((

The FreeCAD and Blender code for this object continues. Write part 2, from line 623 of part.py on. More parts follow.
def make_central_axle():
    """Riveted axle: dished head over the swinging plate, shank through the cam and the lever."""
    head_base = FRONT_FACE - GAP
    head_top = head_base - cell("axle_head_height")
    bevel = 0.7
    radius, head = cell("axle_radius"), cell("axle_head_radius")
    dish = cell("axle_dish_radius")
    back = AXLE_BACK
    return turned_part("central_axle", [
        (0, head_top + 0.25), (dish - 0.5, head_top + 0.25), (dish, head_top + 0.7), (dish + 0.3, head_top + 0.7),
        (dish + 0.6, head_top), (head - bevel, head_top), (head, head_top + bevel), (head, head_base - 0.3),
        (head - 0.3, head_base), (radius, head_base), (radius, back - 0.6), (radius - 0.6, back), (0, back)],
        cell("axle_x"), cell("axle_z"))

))
((

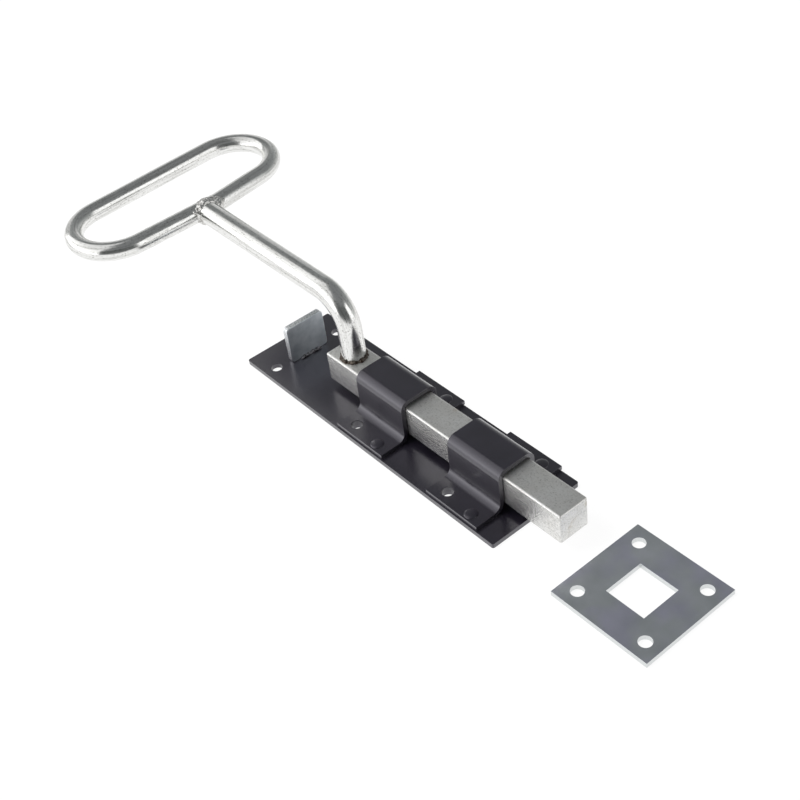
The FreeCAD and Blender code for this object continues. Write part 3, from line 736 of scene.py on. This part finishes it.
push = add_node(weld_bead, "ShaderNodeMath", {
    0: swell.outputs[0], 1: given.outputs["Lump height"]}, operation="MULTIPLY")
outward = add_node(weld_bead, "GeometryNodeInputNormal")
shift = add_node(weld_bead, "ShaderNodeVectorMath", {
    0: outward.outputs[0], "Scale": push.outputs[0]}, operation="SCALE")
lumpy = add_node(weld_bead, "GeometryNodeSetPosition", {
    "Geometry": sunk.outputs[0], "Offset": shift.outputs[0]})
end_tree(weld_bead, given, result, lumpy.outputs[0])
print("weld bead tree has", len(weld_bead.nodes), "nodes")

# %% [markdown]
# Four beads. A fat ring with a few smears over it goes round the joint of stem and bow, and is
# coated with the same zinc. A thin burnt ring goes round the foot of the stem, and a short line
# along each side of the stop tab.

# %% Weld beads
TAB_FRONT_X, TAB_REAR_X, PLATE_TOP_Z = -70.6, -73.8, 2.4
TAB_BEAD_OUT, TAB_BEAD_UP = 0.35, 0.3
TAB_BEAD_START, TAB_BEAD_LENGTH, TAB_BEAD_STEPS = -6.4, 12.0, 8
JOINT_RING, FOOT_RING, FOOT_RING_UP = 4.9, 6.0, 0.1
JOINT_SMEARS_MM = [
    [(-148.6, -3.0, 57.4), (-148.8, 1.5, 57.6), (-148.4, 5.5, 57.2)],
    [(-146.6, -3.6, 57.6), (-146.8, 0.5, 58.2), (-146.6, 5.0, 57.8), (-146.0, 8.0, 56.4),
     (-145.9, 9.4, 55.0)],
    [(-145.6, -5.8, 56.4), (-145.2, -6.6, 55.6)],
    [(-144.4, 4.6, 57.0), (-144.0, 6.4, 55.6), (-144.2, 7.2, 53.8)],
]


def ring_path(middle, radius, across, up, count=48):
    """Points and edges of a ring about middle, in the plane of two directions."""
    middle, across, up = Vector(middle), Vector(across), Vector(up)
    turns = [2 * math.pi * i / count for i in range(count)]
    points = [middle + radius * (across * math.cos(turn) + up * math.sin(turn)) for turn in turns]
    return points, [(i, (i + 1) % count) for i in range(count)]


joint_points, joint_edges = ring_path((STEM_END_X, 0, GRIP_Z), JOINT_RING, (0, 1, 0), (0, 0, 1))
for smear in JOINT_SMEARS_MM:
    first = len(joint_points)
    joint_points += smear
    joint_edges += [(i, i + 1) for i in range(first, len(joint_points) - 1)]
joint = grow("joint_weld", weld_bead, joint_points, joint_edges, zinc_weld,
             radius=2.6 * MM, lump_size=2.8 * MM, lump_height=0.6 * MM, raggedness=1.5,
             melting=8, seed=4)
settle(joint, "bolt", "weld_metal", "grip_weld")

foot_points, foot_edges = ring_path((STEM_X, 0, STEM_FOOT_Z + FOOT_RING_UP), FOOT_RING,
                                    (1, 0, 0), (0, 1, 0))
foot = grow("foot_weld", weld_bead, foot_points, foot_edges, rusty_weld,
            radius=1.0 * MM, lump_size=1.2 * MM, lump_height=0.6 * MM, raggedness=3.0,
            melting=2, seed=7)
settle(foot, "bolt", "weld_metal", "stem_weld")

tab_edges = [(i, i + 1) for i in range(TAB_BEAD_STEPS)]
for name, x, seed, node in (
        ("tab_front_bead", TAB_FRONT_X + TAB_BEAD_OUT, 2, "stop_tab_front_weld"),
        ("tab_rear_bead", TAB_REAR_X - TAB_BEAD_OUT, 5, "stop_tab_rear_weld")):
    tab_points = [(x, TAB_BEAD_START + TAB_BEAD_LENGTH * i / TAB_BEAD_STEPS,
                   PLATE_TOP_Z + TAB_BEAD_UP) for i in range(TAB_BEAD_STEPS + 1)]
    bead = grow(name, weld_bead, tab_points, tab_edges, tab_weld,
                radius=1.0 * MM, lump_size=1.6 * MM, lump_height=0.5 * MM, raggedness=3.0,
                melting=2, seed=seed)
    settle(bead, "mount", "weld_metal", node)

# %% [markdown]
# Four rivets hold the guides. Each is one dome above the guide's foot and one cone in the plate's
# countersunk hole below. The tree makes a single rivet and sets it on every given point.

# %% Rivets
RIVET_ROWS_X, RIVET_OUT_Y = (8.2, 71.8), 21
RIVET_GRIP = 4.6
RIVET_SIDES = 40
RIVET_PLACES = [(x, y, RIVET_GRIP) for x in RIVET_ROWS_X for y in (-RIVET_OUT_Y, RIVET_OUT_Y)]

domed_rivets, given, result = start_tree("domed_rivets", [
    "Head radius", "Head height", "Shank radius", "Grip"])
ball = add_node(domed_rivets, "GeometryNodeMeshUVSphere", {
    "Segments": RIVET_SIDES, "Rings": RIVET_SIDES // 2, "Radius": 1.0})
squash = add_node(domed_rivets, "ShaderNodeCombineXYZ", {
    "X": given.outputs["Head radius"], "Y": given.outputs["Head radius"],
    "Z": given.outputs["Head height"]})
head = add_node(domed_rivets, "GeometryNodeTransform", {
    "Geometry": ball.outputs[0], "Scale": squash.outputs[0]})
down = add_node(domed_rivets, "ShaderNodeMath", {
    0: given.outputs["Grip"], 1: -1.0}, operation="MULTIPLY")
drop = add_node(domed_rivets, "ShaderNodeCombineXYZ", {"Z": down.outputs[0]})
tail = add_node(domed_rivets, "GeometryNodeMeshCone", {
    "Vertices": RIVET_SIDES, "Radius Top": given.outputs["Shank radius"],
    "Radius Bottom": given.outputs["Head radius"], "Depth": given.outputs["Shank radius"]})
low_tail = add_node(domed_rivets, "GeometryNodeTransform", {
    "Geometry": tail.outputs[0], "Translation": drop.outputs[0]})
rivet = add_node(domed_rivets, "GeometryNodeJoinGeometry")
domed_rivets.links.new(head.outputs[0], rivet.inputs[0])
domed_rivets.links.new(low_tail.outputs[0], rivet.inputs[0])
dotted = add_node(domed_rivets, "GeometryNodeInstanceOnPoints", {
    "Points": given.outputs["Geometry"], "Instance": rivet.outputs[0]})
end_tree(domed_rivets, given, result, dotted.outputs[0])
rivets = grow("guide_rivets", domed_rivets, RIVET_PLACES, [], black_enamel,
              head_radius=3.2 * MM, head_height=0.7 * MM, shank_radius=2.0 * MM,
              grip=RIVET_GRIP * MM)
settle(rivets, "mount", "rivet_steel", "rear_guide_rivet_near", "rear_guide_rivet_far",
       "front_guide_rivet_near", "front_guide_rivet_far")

))

*Direction*.
Reproduce exactly, and only, the lines from the one that contains "part finishes it." down to the one that contains "return points, [(i, (i", both ends included.

*Result of the task*.
The FreeCAD and Blender code for this object continues. Write part 3, from line 736 of scene.py on. This part finishes it.
push = add_node(weld_bead, "ShaderNodeMath", {
    0: swell.outputs[0], 1: given.outputs["Lump height"]}, operation="MULTIPLY")
outward = add_node(weld_bead, "GeometryNodeInputNormal")
shift = add_node(weld_bead, "ShaderNodeVectorMath", {
    0: outward.outputs[0], "Scale": push.outputs[0]}, operation="SCALE")
lumpy = add_node(weld_bead, "GeometryNodeSetPosition", {
    "Geometry": sunk.outputs[0], "Offset": shift.outputs[0]})
end_tree(weld_bead, given, result, lumpy.outputs[0])
print("weld bead tree has", len(weld_bead.nodes), "nodes")

# %% [markdown]
# Four beads. A fat ring with a few smears over it goes round the joint of stem and bow, and is
# coated with the same zinc. A thin burnt ring goes round the foot of the stem, and a short line
# along each side of the stop tab.

# %% Weld beads
TAB_FRONT_X, TAB_REAR_X, PLATE_TOP_Z = -70.6, -73.8, 2.4
TAB_BEAD_OUT, TAB_BEAD_UP = 0.35, 0.3
TAB_BEAD_START, TAB_BEAD_LENGTH, TAB_BEAD_STEPS = -6.4, 12.0, 8
JOINT_RING, FOOT_RING, FOOT_RING_UP = 4.9, 6.0, 0.1
JOINT_SMEARS_MM = [
    [(-148.6, -3.0, 57.4), (-148.8, 1.5, 57.6), (-148.4, 5.5, 57.2)],
    [(-146.6, -3.6, 57.6), (-146.8, 0.5, 58.2), (-146.6, 5.0, 57.8), (-146.0, 8.0, 56.4),
     (-145.9, 9.4, 55.0)],
    [(-145.6, -5.8, 56.4), (-145.2, -6.6, 55.6)],
    [(-144.4, 4.6, 57.0), (-144.0, 6.4, 55.6), (-144.2, 7.2, 53.8)],
]


def ring_path(middle, radius, across, up, count=48):
    """Points and edges of a ring about middle, in the plane of two directions."""
    middle, across, up = Vector(middle), Vector(across), Vector(up)
    turns = [2 * math.pi * i / count for i in range(count)]
    points = [middle + radius * (across * math.cos(turn) + up * math.sin(turn)) for turn in turns]
    return points, [(i, (i + 1) % count) for i in range(count)]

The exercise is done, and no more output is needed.